At Mount Vet Hospital we have MPI-approved vets to issue export certificates for cats and dogs travelling to Australia.
New Zealand has an agreement with Australia to make it easier to export your cat or dog there. An Ministry of Primary Industries-approved vet takes care of the export certificate for you and you don't need an animal welfare export certificate. An MPI-approved vet is a New Zealand-registered vet who is not employed by the ministry, but can sign the export certificate, if they are approved under the MPI Export Programme for cats and dogs to Australia.
We strongly advise the use of a registered pet exporter to help arrange tests, treatments, flights, crates and other requirements. Most airlines will only deal with a pet exporter as this adds assurance that all requirements will be completed at the appropriate time before departure. Fees and charges apply.
We also recommend visiting the Ministry for Primary Industries Website for information about any export of pets to Australia and to other countries:
Cats and dogs exported from New Zealand to Australia must comply with the import requirements of Australia listed in this notice as follows:
The animal for export has to be microchipped.
The animal for export has resided in Australia and/or New Zealand for the ninety (90) days prior to the scheduled date of export or since birth, and is not under any quarantine restriction at the time of export.
The animal for export will be least eight (8) weeks old at the time of export.
In the case of a dog, the dog is not one of the following breeds: Pit Bull Terrier type or American Pit Bull, Japanese Tosa, Fila Brasileiro, Dogo Argentino, Perro de Presa Canario or Presa Canario.
The animal is not derived from a domestic/non-domestic hybrid. If the animal is a Bengal cat (Felis catus x Prionailurus bengalensis), it is proven to be five generations removed from the Asian Leopard Cat (Prionailurus bengalensis).
If travelling by air, the animal will be transported in accordance with the container requirements specified in the International Air Transport Association (IATA) Live Animals Regulations.
In the case of a female cat or female dog, the animal will not be more than forty (40) days pregnant, nor suckling young at the time of export.
In the case of a dog it must be noted on the export certificate whether the dog has been continuously resident in New Zealand since birth or the dog has been continuously resident in New Zealand since imported from Australia or the dog has been continuously resident in New Zealand since import from a country other than Australia/ the residency history is unknown (and has been resident in New Zealand for at least twenty-one (21) days prior to the test for Ehrlichia and Leishmania as per clause below*).
In the case of a dog it must be noted on the export certificate if the dog has been resident in mainland Africa (if known).
* In the case of a dog: EITHER
1. Noted that the Veterinarian is satisfied by the “exporter’s declaration” that the dog has been continuously resident in New Zealand since birth or since it was imported from Australia; OR
2. the dog was subjected to an indirect fluorescent antibody test (IFAT) for Ehrlichia canis with negative test results (at 1:40) on a blood sample collected after it has resided in New Zealand for at least twenty-one (21) days.

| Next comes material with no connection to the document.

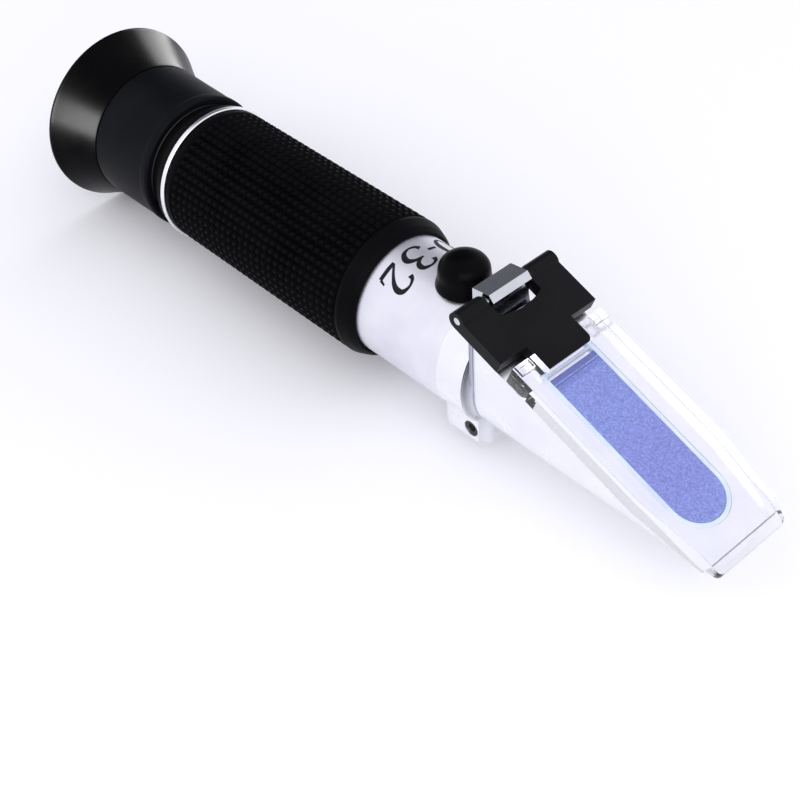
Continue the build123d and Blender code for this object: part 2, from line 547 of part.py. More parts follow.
def lug_screws():
    """Two screws from inside the head that hold the lug down."""
    head_top = LUG_SCREW_SEAT_Z - SEAT_GAP
    screws = []
    for y in (-LUG_SCREW_Y, LUG_SCREW_Y):
        shank = post(LUG_SCREW_X, y, head_top - 0.55, LUG_SCREW_TOP_Z, LUG_SCREW_R)
        screws.append(shank + post(LUG_SCREW_X, y, head_top - 1.25, head_top, LUG_SCREW_HEAD_R))
    return Compound(children=screws)


def hinge_pin():
    return cross_rod(PIN_AXIS.X, PIN_AXIS.Z, -(BLOCK_HALF - 0.1), BLOCK_HALF - 0.1, PIN_R)


def knuckle(side):
    """Rolled eye of the block, rounded over where it faces the lug."""
    inner, outer = side * SLOT_HALF, side * BLOCK_HALF
    eye = cross_rod(PIN_S, PIN_H, *sorted((inner, outer)), KNUCKLE_R)
    facing = [e for e in eye.edges().filter_by(GeomType.CIRCLE) if abs(e.center().Y - inner) < 0.01]
    return fillet(facing, KNUCKLE_ROUND)


def hinge_block():
    """Black T-shaped block: two rolled knuckles, two wings and a stem let into the plate."""
    wings = block(PIN_S, WING_S1, -BLOCK_HALF, BLOCK_HALF, BLOCK_UNDER_H, BLOCK_TOP_H)
    stem = block(WING_S1 - 1, STEM_S1, -STEM_HALF, STEM_HALF, BLOCK_UNDER_H, BLOCK_TOP_H)
    stem = fillet(stem.edges().filter_by(Axis.Z).sort_by(Axis.X)[-2:], 1.4)
    body = wings + stem
    for side in (-1, 1):
        body += knuckle(side)
    slot_back = Polyline((SLOT_S1, SLOT_HALF), (-FAR, SLOT_HALF), (-FAR, -SLOT_HALF),
                         (SLOT_S1, -SLOT_HALF))
    slot_front = ThreePointArc((SLOT_S1, -SLOT_HALF), (SLOT_S1 + SLOT_BOW, 0), (SLOT_S1, SLOT_HALF))
    body -= Pos(0, 0, -FAR / 2) * extrude(make_face([slot_back, slot_front]), FAR)
    body -= cross_rod(PIN_S, PIN_H, -FAR, FAR, PIN_R + RUN_GAP)
    return on_slope(body)


# ---- daylight plate ----------------------------------------------------------------------------
def plate_plan():
    left = [(s, half) for s, half in PLATE_OUTLINE]
    right = [(s, -half) for s, half in reversed(PLATE_OUTLINE)]
    return make_face(Polyline(*left, *right, close=True))


def daylight_plate():
    """Clear plate with a recess for the hinge stem, two ears and a bevelled end for the finger."""
    plan = plate_plan()
    plan = fillet(plan.vertices().sort_by(Axis.X)[-2:], 1.2)
    plate = Pos(0, 0, PLATE_UNDER_H) * extrude(plan, PLATE_TOP_H - PLATE_UNDER_H)
    for side in (-1, 1):
        ear = block(PLATE_S0, 1.4, *sorted((side * 7.4, side * 10.6)), 0, PLATE_TOP_H + 0.5)
        plate += fillet(ear.edges().filter_by(Axis.Y).group_by(Axis.Z)[-1], 0.4)
    bevel = Polyline((BEVEL_S0, PLATE_TOP_H), (FAR, PLATE_TOP_H), (FAR, PLATE_TOP_H - BEVEL_DROP),
                     (PLATE_END_S, PLATE_TOP_H - BEVEL_DROP), close=True)
    plate -= extrude(Plane.XZ * make_face(bevel), FAR, both=True)
    plate -= block(HOUSING_END_S + OPEN_GAP, FAR, -FAR, FAR, -FAR, TAB_UNDER_H)
    plate -= block(-FAR, STEM_S1 + SEAT_GAP, -STEM_HALF - SEAT_GAP, STEM_HALF + SEAT_GAP,
                   BLOCK_UNDER_H - SEAT_GAP, FAR)
    for s, y in PLATE_SCREWS:
        plate -= post(s, y, -FAR, FAR, PLATE_SCREW_R + SEAT_GAP)
        plate -= post(s, y, -FAR, PLATE_UNDER_H + 0.5, PLATE_SCREW_HEAD_R + SEAT_GAP)
    return on_slope(plate)


def plate_screws():
    """Two small screws from below that hold the plate under the hinge stem."""
    screws = []
    for s, y in PLATE_SCREWS:
        head = post(s, y, PLATE_UNDER_H + 0.05, PLATE_UNDER_H + 0.45, PLATE_SCREW_HEAD_R)
        shank = post(s, y, PLATE_UNDER_H + 0.3, -0.5, PLATE_SCREW_R)
        screws.append(on_slope(head + shank))
    return Compound(children=screws)


def hinge_block_drilled():
    """The block with the blind holes that take the plate's screws."""
    drilled = hinge_block()
    for s, y in PLATE_SCREWS:
        drilled -= on_slope(post(s, y, -FAR, -0.4, PLATE_SCREW_R + SEAT_GAP))
    return drilled


# ---- writing the pieces --------------------------------------------------------------------------
PIECES = {
    "eyecup": eyecup,
    "focus_ring": focus_ring,
    "lens_cell": lens_cell,
    "eye_lens": eye_lens,
    "lens_spacer": lens_spacer,
    "field_lens": field_lens,
    "lens_retainer": lens_retainer,
    "eyepiece_sleeve": eyepiece_sleeve,
    "guide_key": guide_key,
    "focus_o_ring": focus_o_ring,
    "trim_ring": trim_ring,
    "rubber_grip": rubber_grip,
    "body_tube": body_tube,
    "head_o_ring": head_o_ring,
    "reticle_holder": reticle_holder,
    "reticle": reticle,
    "reticle_ring": reticle_ring,
    "objective_carriage": objective_carriage,
    "bimetal_strip": bimetal_strip,
    "strip_screws": strip_screws,
    "objective_cell": objective_cell,
    "objective_lens": objective_lens,
    "calibration_bush": calibration_bush,
    "calibration_screw": calibration_screw,
    "calibration_cap": calibration_cap,
    "prism_head": prism_head,
    "main_prism": main_prism,
    "prism_seal": prism_seal,
    "head_set_screws": head_set_screws,
    "foot_screws": foot_screws,
    "hinge_lug": hinge_lug,
    "lug_screws": lug_screws,
    "hinge_pin": hinge_pin,
    "hinge_block": hinge_block_drilled,
    "daylight_plate": daylight_plate,
    "plate_screws": plate_screws,
}


def main():
    os.makedirs("parts", exist_ok=True)
    pieces = {name: make() for name, make in PIECES.items()}
    for name, x in BAFFLES.items():
        pieces[name] = baffle(x)
    for name, shape in pieces.items():
        export_step(shape, f"parts/{name}.step")
    box = Compound(children=list(pieces.values())).bounding_box()
    print(len(pieces), "pieces; overall", [round(v, 2) for v in (*box.min, *box.max)])
    print("hinge pin axis at x, z:", round(PIN_AXIS.X, 3), round(PIN_AXIS.Z, 3))


main()
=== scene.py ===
# %% [markdown]
# # Hand-held brewing refractometer
# A refractometer is a short telescope: an eyecup and focusing ring at one end, a rubber grip
# round an aluminium barrel, and a prism head with a hinged clear plate at the other. The measured
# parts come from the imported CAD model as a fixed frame. This notebook dresses them: it rounds
# their edges, makes the knurled grip, prints the range mark and gives every piece its finish.

# %% Load the frame
from math import cos, pi, radians, sin, tan, tau

import bmesh
import bpy
from mathutils import Matrix, Vector


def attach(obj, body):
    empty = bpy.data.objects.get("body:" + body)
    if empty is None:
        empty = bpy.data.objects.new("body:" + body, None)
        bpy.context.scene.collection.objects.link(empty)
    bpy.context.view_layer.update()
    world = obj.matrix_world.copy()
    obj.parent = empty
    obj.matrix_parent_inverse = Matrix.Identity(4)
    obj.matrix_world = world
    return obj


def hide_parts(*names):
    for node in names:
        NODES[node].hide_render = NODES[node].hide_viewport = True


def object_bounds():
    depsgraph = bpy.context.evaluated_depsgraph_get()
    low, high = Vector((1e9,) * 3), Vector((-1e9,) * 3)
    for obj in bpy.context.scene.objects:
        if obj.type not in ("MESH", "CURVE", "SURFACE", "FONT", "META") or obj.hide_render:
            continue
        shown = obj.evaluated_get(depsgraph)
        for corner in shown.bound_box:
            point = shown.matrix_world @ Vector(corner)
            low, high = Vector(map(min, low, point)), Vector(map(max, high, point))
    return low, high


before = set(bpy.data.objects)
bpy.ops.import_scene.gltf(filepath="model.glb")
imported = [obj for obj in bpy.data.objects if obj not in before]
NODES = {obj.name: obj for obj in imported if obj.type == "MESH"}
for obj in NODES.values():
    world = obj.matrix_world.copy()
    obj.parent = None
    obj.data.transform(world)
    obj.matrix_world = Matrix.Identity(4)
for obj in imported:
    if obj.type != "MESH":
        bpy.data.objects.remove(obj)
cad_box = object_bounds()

MM = 0.001

# %% [markdown]
# ## Small helpers
# Colours are picked as the hex values that a paint program shows, but shaders work with linear
# light, so one function converts them. A second function adds any shader or geometry node
# with its settings and its links in one line, which keeps the material cells readable.

# %% Colour and node helpers


def linear(hex_value):
    """An sRGB hex value such as #8C9BE0 as the linear RGBA that shaders take."""
    channels = [int(hex_value[i:i + 2], 16) / 255 for i in (1, 3, 5)]
    return [c / 12.92 if c <= 0.04045 else ((c + 0.055) / 1.055) ** 2.4 for c in channels] + [1.0]


def add_node(tree, kind, inputs=None, **settings):
    """Add a node: settings go to its properties, inputs to its sockets, as values or links."""
    node = tree.nodes.new(kind)
    for name, value in settings.items():
        setattr(node, name, value)
    for key, value in (inputs or {}).items():
        if isinstance(value, bpy.types.NodeSocket):
            tree.links.new(value, node.inputs[key])
        else:
            node.inputs[key].default_value = value
    return node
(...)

Date of sample collection to be recorded, AND
3. the dog was tested for Leishmania infantum by an indirect fluorescent antibody test (IFAT) or an enzyme linked immunosorbent assay (ELISA), with negative test results on a blood sample collected after it has resided in New Zealand for at least twenty-one (21) days. Date of sample collection, and test used to be recorded.
4. In the case of a dog that has resided in mainland Africa, the dog has been treated for Babesia canis with imidocarb dipropionate:
a) one treatment at 7.5 mg/kg bodyweight OR
b) two treatments at 6 mg/kg bodyweight with an interval of two weeks.
5. The animal has been treated for external and internal parasites within five (5) days of the scheduled time of shipment.
6. The Veterinarian has examined the animal for export and scanned and confirmed the microchip within five (5) days of the scheduled time of shipment and have found it to be fit to travel.
7. Any additional health/treatment information must be attached to the export certificate.
The above information must be declared and signed by the owner on the “exporter’s declaration” part of the export certificate. If the owner cannot present the animal for certification (i.e. if the “exporter declaration’s” is to be signed by an exporter or a representative) then an “Owner Statutory Declaration” signed by the owner in the presence of a Justice of the Peace or other person authorised to take a statutory declaration, must be presented to the certifying veterinarian.